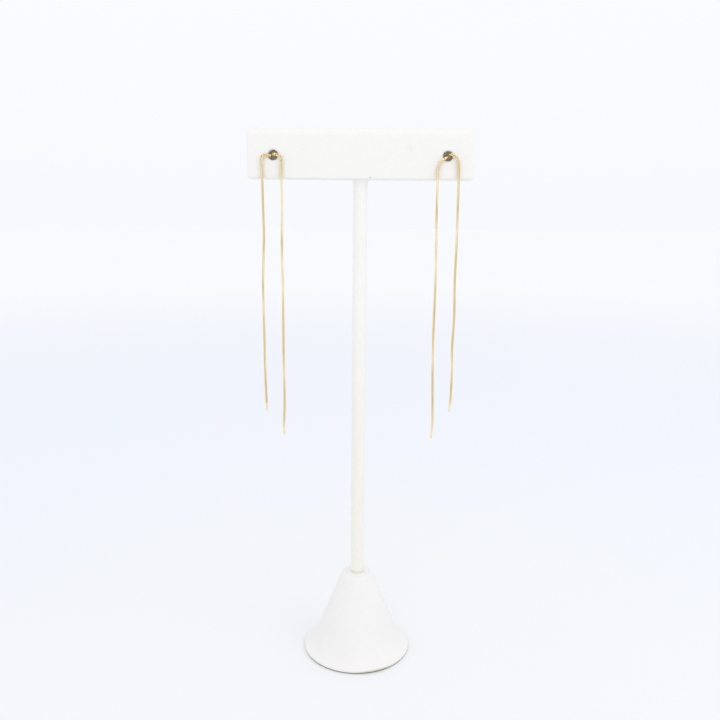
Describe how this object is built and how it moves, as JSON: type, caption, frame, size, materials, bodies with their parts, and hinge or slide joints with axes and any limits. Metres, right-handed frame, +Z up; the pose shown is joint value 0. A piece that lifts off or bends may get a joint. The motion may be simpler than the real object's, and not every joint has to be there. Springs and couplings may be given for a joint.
{
  "type": "pair of box chain threader earrings on a t-bar display stand",
  "caption": "Long fine box chain threader earrings, folded through pin holes in the padded bar of a slim T-bar display stand with a flared round base.",
  "frame": {"origin": "centre of the foot's underside, on the surface that the stand stands on", "axes": "+Z up, X along the bar, -Y towards the viewer on the side where the earrings hang"},
  "size_m": [0.079, 0.041, 0.198],
  "materials": {
    "leatherette": "soft white leatherette with a fine grain",
    "foot": "matt grey-brown card",
    "gold": "polished pale yellow gold"
  },
  "bodies": {
    "root": {"stand_foot": "foot", "stand_base": "leatherette", "stand_post": "leatherette", "stand_bar": "leatherette", "left_chain": "gold", "right_chain": "gold"}
  },
  "joints": []
}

* * * * *

Written task:
Write out all the lines again, exactly as they are.

Task response:
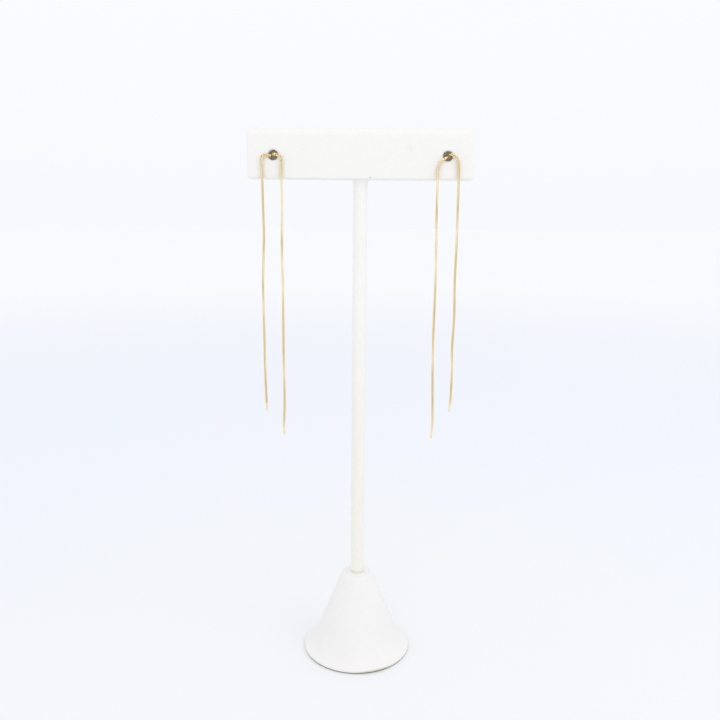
Describe how this object is built and how it moves, as JSON: type, caption, frame, size, materials, bodies with their parts, and hinge or slide joints with axes and any limits. Metres, right-handed frame, +Z up; the pose shown is joint value 0. A piece that lifts off or bends may get a joint. The motion may be simpler than the real object's, and not every joint has to be there. Springs and couplings may be given for a joint.
{
  "type": "pair of box chain threader earrings on a t-bar display stand",
  "caption": "Long fine box chain threader earrings, folded through pin holes in the padded bar of a slim T-bar display stand with a flared round base.",
  "frame": {"origin": "centre of the foot's underside, on the surface that the stand stands on", "axes": "+Z up, X along the bar, -Y towards the viewer on the side where the earrings hang"},
  "size_m": [0.079, 0.041, 0.198],
  "materials": {
    "leatherette": "soft white leatherette with a fine grain",
    "foot": "matt grey-brown card",
    "gold": "polished pale yellow gold"
  },
  "bodies": {
    "root": {"stand_foot": "foot", "stand_base": "leatherette", "stand_post": "leatherette", "stand_bar": "leatherette", "left_chain": "gold", "right_chain": "gold"}
  },
  "joints": []
}